Question : est-ce problématique que la vie de famille serve de support à une activité commerciale ? Dans un contexte où, en Nouvelle-Calédonie, le marketing d’influence est un « nouvel outil de communication », cela pose la question de la transparence, de la frontière entre vie privée et business.
On peut saluer l’initiative entrepreneuriale, mais aussi s’interroger sur l’impact sur les enfants, la communauté locale, la sincérité derrière le « vrai quotidien ».
Si tout est bien déclaré, nul doute que l’activité est légale. Mais est-ce éthique d’exposer ses enfants aussi massivement pour alimenter une activité économique de visibilité ? C’est là que le débat s’impose.

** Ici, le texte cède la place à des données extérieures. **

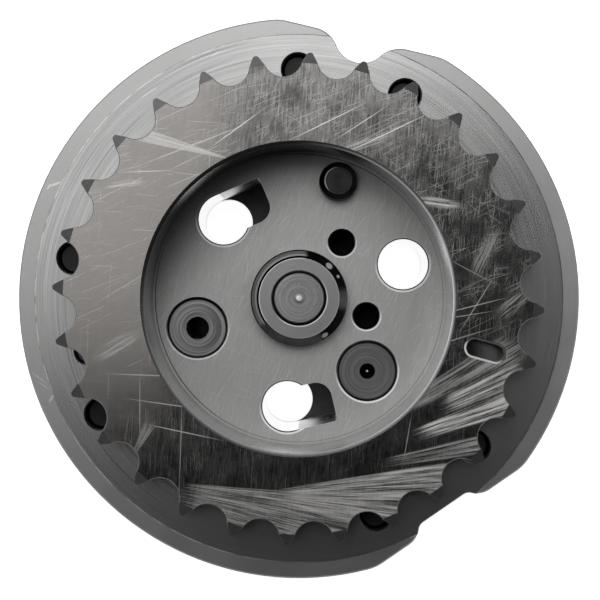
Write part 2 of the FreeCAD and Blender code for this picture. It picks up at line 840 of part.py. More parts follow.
def make_leaf_spring(root, side, angle):
    # Bowed strip whose ends stand on the slot's floor and whose middle meets the seal
    low = z_vane_low + leaf_end_inset
    high = z_vane_high - leaf_end_inset
    middle = (low + high) / 2
    bow = seal_spring_room - leaf_thickness - 2 * leaf_gap

    def at(x, z):
        return FreeCAD.Vector(root + side * (x + leaf_gap), -leaf_width / 2, z)

    edges = [arc(at(0, low), at(bow, middle), at(0, high)),
             line(at(0, high), at(leaf_thickness, high)),
             arc(at(leaf_thickness, high), at(bow + leaf_thickness, middle),
                 at(leaf_thickness, low)),
             line(at(leaf_thickness, low), at(0, low))]
    strip = Part.Face(Part.Wire(edges)).extrude(FreeCAD.Vector(0, leaf_width, 0))
    return turned(strip, angle)


def housing_pieces():
    found = {"sprocket": make_sprocket(),
             "cover_plate": make_cover_plate(),
             "vane_housing": make_vane_housing(),
             "far_cover": make_far_cover(),
             "housing_bolts": make_housing_bolts(),
             "locating_pin": make_locating_pin(),
             "lock_pin_seat": make_lock_pin_seat()}
    for index, (angle, half_spread) in enumerate(webs):
        number = str(index + 1)
        found["web_seal_" + number] = make_web_seal(angle)
        found["web_seal_spring_" + number] = make_leaf_spring(web_slot_root, -1, angle)
    return found


def rotor_pieces():
    found = {"rotor": make_rotor(),
             "dowel_pin": make_dowel_pin(),
             "pilot_plug": make_pilot_plug(),
             "check_valve_plug": make_check_valve_plug(),
             "check_valve_seat": make_check_valve_seat(),
             "centre_plug": make_centre_plug(),
             "spool_ring": make_spool_ring(),
             "lock_pin_cap": make_lock_pin_cap()}
    for index, angle in enumerate(vane_seal_angles()):
        number = str(index + 1)
        found["vane_seal_" + number] = make_vane_seal(angle)
        found["vane_seal_spring_" + number] = make_leaf_spring(vane_slot_root, 1, angle)
    return found


def moving_pieces():
    return {"lock_pin": make_lock_pin(),
            "spool": make_spool(),
            "pilot_piston": make_pilot_piston(),
            "check_valve_ball": make_check_valve_ball()}


def spring_pieces():
    return {"lock_pin_spring": make_spring(lock_spring_size, z_lock_spring,
                                           lock_pin_low_z + lock_hollow_depth,
                                           polar(lock_circle, lock_angle)),
            "spool_spring": make_spring(spool_spring_size, spool_cup_floor_z, z_centre_plug),
            "pilot_spring": make_spring(pilot_spring_size, piston_cup_floor(), z_pilot_plug,
                                        polar(pilot_circle, pilot_angle)),
            "check_valve_spring": make_check_valve_spring()}


os.makedirs("parts", exist_ok=True)
for group in (housing_pieces(), rotor_pieces(), moving_pieces(), spring_pieces()):
    for name, shape in group.items():
        shape.exportStep("parts/" + name + ".step")
        print(name, shape.isValid(), len(shape.Solids), round(shape.Volume, 2))
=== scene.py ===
import math

import bpy
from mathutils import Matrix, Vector

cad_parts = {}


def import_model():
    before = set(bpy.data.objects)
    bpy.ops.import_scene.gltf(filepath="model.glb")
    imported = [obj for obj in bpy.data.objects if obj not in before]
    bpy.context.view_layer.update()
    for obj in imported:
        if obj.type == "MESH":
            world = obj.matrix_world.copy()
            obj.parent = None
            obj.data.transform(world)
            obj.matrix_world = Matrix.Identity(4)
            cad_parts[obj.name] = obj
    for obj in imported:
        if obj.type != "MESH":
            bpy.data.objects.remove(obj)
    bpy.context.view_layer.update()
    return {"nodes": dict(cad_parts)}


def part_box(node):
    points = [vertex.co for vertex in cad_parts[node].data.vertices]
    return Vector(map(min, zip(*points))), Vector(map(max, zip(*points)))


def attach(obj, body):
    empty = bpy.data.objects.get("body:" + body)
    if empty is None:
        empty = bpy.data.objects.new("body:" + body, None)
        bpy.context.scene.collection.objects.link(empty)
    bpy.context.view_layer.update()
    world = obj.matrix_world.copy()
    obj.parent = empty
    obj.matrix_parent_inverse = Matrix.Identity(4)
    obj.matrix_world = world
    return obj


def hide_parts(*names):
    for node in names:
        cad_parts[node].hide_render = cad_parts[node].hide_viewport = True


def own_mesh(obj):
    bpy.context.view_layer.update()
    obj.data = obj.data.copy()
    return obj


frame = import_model()
nodes = frame["nodes"]

MM = 0.001

# Sizes of the CAD frame that the finishes follow, in mm
BAND_RADIUS = 48.35
RECESS_RADIUS = 27.4
SPROCKET_FACE = 41.0
ROTOR_FLOOR = 23.22
BOSS_RADIUS = 9.0
SEAT_RADIUS = 26.9
BOSS_EDGE = 7.4
BOLT_HOLE_RADIUS = 4.7
FEED_RADIUS = 2.44
SPOOL_BORE = 4.7
PLUG_RADIUS = 5.6

# Radii of the painted highlight rims round the mouths of the bolt holes, plugs and feed holes
BOLT_RIM = 5.10
PLUG_RIM = 5.82
FEED_RIM = 2.68

# The way in which the recess lies in shade
SHADED_WAY = (-0.64, 0.77, 0.0)

# Round mouths in the rotor's floor: circle, angle, radius and that of the painted highlight rim
ROUND_MOUTHS = (
    (20.43, 18.0, BOLT_HOLE_RADIUS, BOLT_RIM),
    (20.43, 133.9, BOLT_HOLE_RADIUS, BOLT_RIM),
    (20.43, 263.7, BOLT_HOLE_RADIUS, BOLT_RIM),
    (19.90, 196.5, PLUG_RADIUS, PLUG_RIM),
    (18.74, 312.8, PLUG_RADIUS, PLUG_RIM),
    (13.04, 52.4, FEED_RADIUS, FEED_RIM),
    (13.00, 344.8, FEED_RADIUS, FEED_RIM),
)

# Painted highlights on the boss's chamfer: angle, radius, length and width
BOSS_GLINTS = (
    (47.0, 8.15, 1.3, 0.9),
    (29.0, 8.25, 0.6, 0.5),
    (305.0, 8.35, 1.2, 0.7),
)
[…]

Effets sur la communauté calédonienne, contribution ou extraction ?
Quel impact pour la communauté locale ? La famille Lodier se pose en « famille » installée, engagée, désireuse de partager « la vraie vie ici, loin des clichés, parce que la Calédonie c’est bien plus que des plages. » Cela peut être salutaire : valoriser un territoire, montrer des aspects peu connus, créer des liens. Lors des émeutes de mai 2024, ils sont restés, ils témoignent :
Ce qu’on voyait à la télé, ce n’était pas la réalité
Ils soulignent la solidarité :
Une dame du Nord … est descendue avec 5 kilos de farine pour qu’on puisse … continuer à faire des gâteaux et du pain avec les filles
Cependant, on peut aussi pointer un biais : ils produisent du contenu pour une audience, potentiellement hors-territoire, ce qui peut créer un « image commerciale » du territoire calédonien plutôt que contribuer à la communauté locale. Le modèle de l’influence tend à valoriser l’image plutôt que soutenir l’écosystème local de manière structurée.
Ainsi, la famille Lodier participe à un marché d’influence qui en Nouvelle-Calédonie « agit sur les habitudes de consommation de leurs followers […] dans un but marketing ».
Le spectre va d’un échange gagnant-gagnant (valorisation locale, transparence) à un modèle qui peut être perçu comme extractif (exposition médiatique, monétisation, audience externe).
C’est là que la question morale se pose : contribuer à la solidarité ou profiter de la solidarité pour alimenter un business d’influence ?
Bon ou mauvais ? Il est temps de trancher
Alors, la famille Lodier : est-ce bien ou mal ? La réponse n’est pas binaire, mais un terrain d’inquiétude légitime. D’un côté, une initiative familiale, un changement radical de vie, un ancrage en Nouvelle-Calédonie, une adaptation, une volonté de partager du réel. De l’autre, un modèle économique fondé sur l’exposition de la vie privée dont celle des enfants, un marché de l’influence qui invite à questionner la frontière entre authenticité et marketing.
En plein essor d’un « business du marketing d’influence » en Nouvelle-Calédonie, comme le souligne un média local :
La famille Lodier est également très suivie … grâce à leur exposition, les influenceurs … agissent sur les habitudes de consommation … dans un but marketing
Appel à l’action : exigeons de la transparence. Transparence sur les collaborations, sur les retours économiques, sur l’impact réel sur la communauté locale et sur le respect de l’enfance. Parce que ce que tout le monde pense mais n’ose dire : en matière d’influence, l’apparence « familiale » peut masquer un business florissant. Et en Nouvelle-Calédonie, où les dynamiques sociales sont souvent fragiles, cela mérite d’être regardé de près.